By 2008, they had 100 million users. The database was choking — not on storage, but on query volume. Every page load hit the same database. Peak traffic meant thousands of simultaneous queries. Response times were climbing. Engineers were sweating.
The naive fix was to upgrade the database server — more CPU, more RAM. They did. It helped. For a while.
Then they hit the wall every growing system hits: no single machine, no matter how powerful, can serve the entire world.
The solution? Sharding and replication — splitting data across multiple machines (sharding) and copying it across multiple machines (replication). These two techniques are the backbone of every database system operating at internet scale.
Today we break both down completely.
Replication First: Solving the Read Problem
Before you split your data, you copy it.
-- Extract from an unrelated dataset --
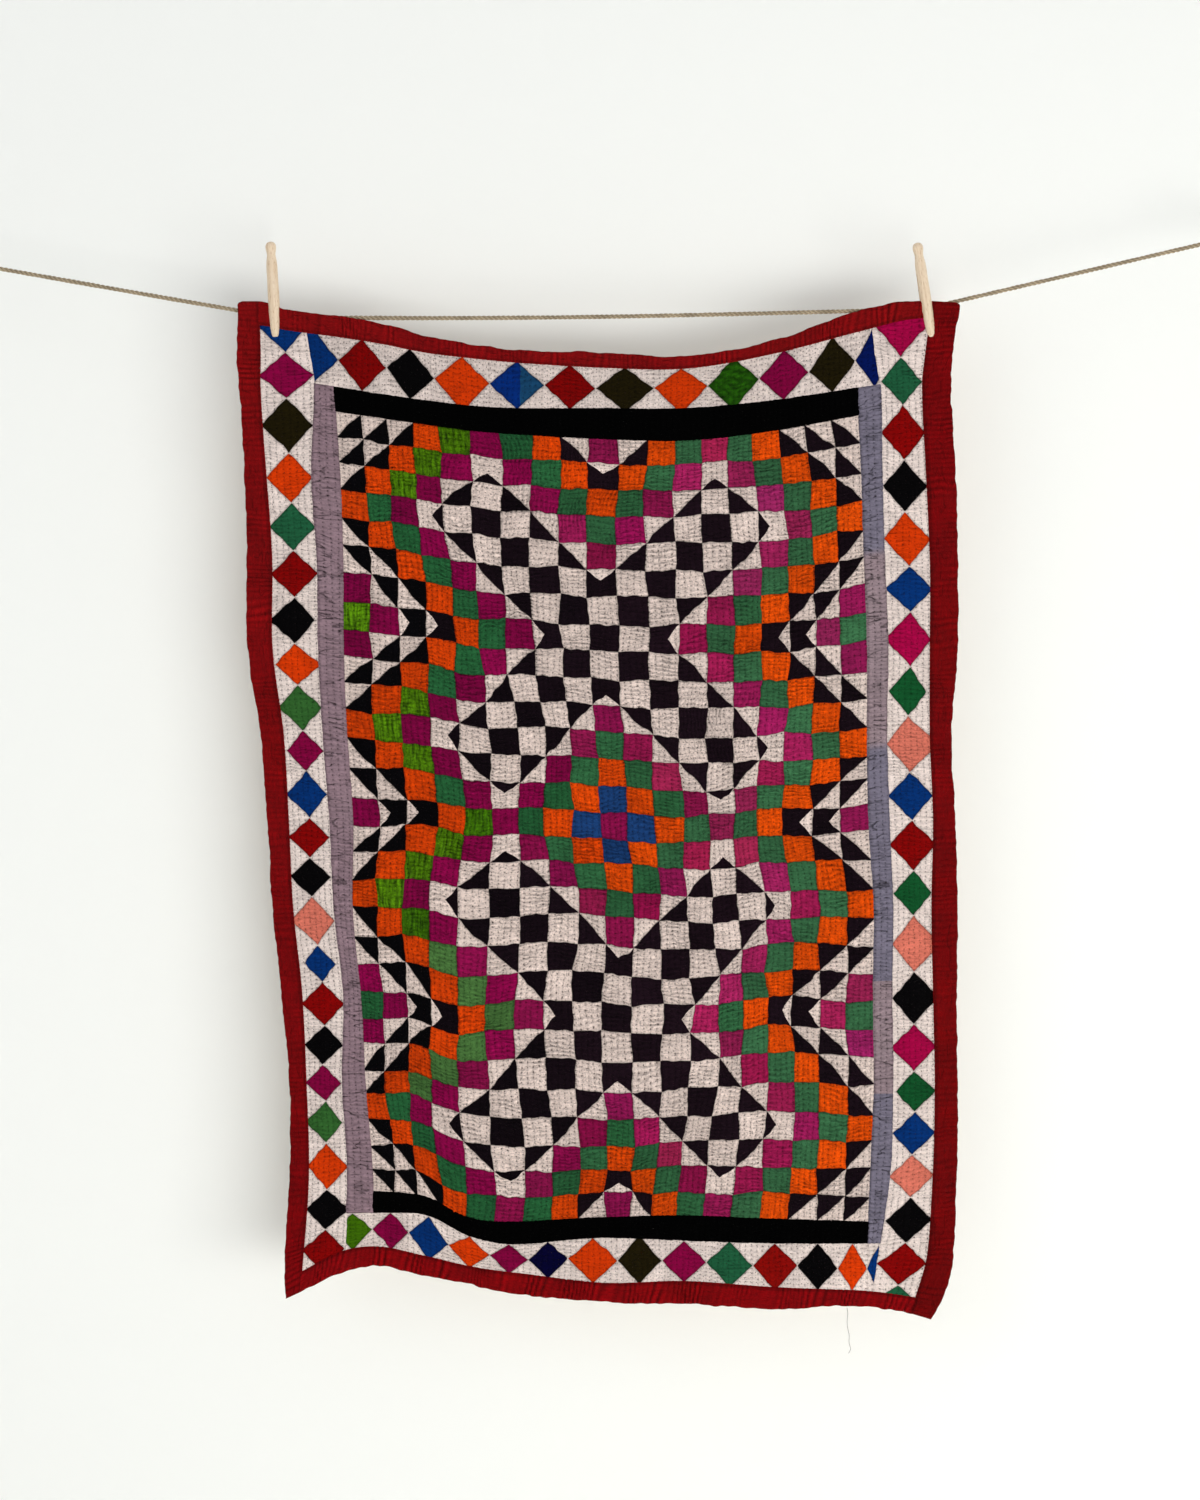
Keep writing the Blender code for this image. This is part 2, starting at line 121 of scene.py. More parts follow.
# %% Read a table, and turn quilt measurements into scene points
def smooth_through(stations, values, where):
    """Read a smooth curve through a table; values may hold several columns."""
    stations, values = np.asarray(stations, float), np.asarray(values, float)
    where = np.clip(np.asarray(where, float), stations[0], stations[-1])
    last = len(stations) - 1
    here = np.clip(np.searchsorted(stations, where, side="right") - 1, 0, last - 1)
    before, after, beyond = np.maximum(here - 1, 0), here + 1, np.minimum(here + 2, last)
    span = stations[after] - stations[here]
    step = (where - stations[here]) / span
    share_here = span / (stations[after] - stations[before])
    share_after = span / (stations[beyond] - stations[here])
    if values.ndim > 1:
        step, share_here, share_after = step[..., None], share_here[..., None], share_after[..., None]
    slope_here = (values[after] - values[before]) * share_here
    slope_after = (values[beyond] - values[here]) * share_after
    rise = values[after] - values[here]
    return (values[here] + slope_here * step + (3 * rise - 2 * slope_here - slope_after) * step ** 2
            + (slope_here + slope_after - 2 * rise) * step ** 3)


def seam_at(table, line, where):
    """Where a seam lies at a station; line may fall between two seams."""
    line, where = np.broadcast_arrays(np.asarray(line, float), np.asarray(where, float))
    seams = smooth_through(table[:, 0], table[:, 1:], where)
    first = np.clip(np.floor(line).astype(int), 0, seams.shape[-1] - 2)
    near = np.take_along_axis(seams, first[..., None], -1)[..., 0]
    far = np.take_along_axis(seams, first[..., None] + 1, -1)[..., 0]
    return near + (line - first) * (far - near)


def part_way(table, first, last, share, where):
    """The place a share of the way from one seam to another, at a station."""
    near, far = seam_at(table, first, where), seam_at(table, last, where)
    return near + share * (far - near)


def meeting(across_at, down_at, shape):
    """Where two lines meet: go from one to the other in turn until both agree."""
    down = np.full(shape, MIDDLE_DOWN)
    for _ in range(MEETING_ROUNDS):
        across = across_at(down)
        down = down_at(across)
    return across, down


def on_quilt(column, row):
    """Across and down of the point where a line down the quilt meets a line across it."""
    column, row = np.broadcast_arrays(np.asarray(column, float), np.asarray(row, float))
    return meeting(lambda down: seam_at(DOWN_SEAMS, column, down),
                   lambda across: seam_at(ACROSS_SEAMS, row, across), column.shape)


def soft_step(value):
    """0 below 0, 1 above 1, and a smooth rise between."""
    held = np.clip(value, 0.0, 1.0)
    return held * held * (3.0 - 2.0 * held)


def fold_depth(across, down):
    """How far the folds push the cloth forward."""
    total = np.zeros(np.shape(across))
    for start_across, start_down, end_across, end_down, width, forward in FOLDS:
        run_across, run_down = end_across - start_across, end_down - start_down
        share = ((across - start_across) * run_across + (down - start_down) * run_down)
        share = np.clip(share / (run_across ** 2 + run_down ** 2), 0.0, 1.0)
        away = np.hypot(across - start_across - share * run_across, down - start_down - share * run_down)
        total = total + forward * np.exp(-(away / width) ** 2)
    return total * soft_step((down - FLAT_TOP) / (FOLDS_FULL - FLAT_TOP))


def place(across, down, forward):
    """Scene points, in metres, for quilt measurements."""
    return np.stack([(across + HOOK_ACROSS) * MM, -forward * MM, (HOOK_DOWN - down) * MM], -1)


for node, left, right, top, bottom in (
        ("field", FIELD_LEFT, FIELD_RIGHT, FIELD_TOP, FIELD_BOTTOM),
        ("border_left", RED_LEFT, LAVENDER_LEFT, RED_TOP, RED_BOTTOM)):
    low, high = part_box(node)
    across, down = on_quilt(np.linspace(left, right, 20)[None, :], np.linspace(top, bottom, 40)[:, None])
    made = place(across, down, fold_depth(across, down))
    print(node, "frame", [round(x, 4) for x in (low[0], high[0], low[2], high[2])],
          "tables", [round(float(x), 4) for x in (made[..., 0].min(), made[..., 0].max(),
                                                   made[..., 2].min(), made[..., 2].max())])

# %% [markdown]
# The camera, the wall and the light
#
# The quilt is seen square on, so the camera stands straight in front of it with a long lens, and
# sees 1.725 metres of height at the cloth. A pale wall stands behind, shown from its front only, so
# that the quilt can be looked at from behind too. One large soft lamp, low on the right, gives the
# quilting its shadows, a weak one on the left softens them, and the sky fills the rest. The wall
# keeps the light off the quilt's back, so a third lamp stands behind the wall. Light linking lets
# its light pass through the wall and fall on everything else.

# %% Camera
VIEW_ACROSS, VIEW_DOWN = 0.0, 517.5
VIEW_HEIGHT = 1.725
VIEW_DISTANCE = 2.9
camera_data = bpy.data.cameras.new("camera")
camera_data.sensor_fit = "VERTICAL"
camera_data.sensor_height = 36.0
camera_data.lens = camera_data.sensor_height * VIEW_DISTANCE / VIEW_HEIGHT
camera = bpy.data.objects.new("camera", camera_data)
camera.location = place(VIEW_ACROSS, VIEW_DOWN, CLOTH_FRONT + VIEW_DISTANCE / MM)
camera.rotation_euler = (pi / 2, 0.0, 0.0)
bpy.context.collection.objects.link(camera)
bpy.context.scene.camera = camera
bpy.context.scene.view_settings.view_transform = "Standard"
print("camera", [round(x, 3) for x in camera.location], "lens", round(camera_data.lens, 1))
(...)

Replication creates multiple identical copies of your database on different servers.
Why replicate?
- Read scalability: Route read traffic across multiple replicas instead of hammering one server
- High availability: If one server dies, others take over
- Geographic distribution: Put replicas closer to your users to reduce latency
Pattern 1: Master-Slave (Primary-Replica) Replication
The most common replication topology:
Writes
↓
[Primary/Master]
/ | \
↓ ↓ ↓ (replication — async or sync)
[Replica] [Replica] [Replica]
↑ ↑ ↑
Reads distributed
Rules:
- ALL writes go to the Primary
- Reads can go to any Replica (or Primary)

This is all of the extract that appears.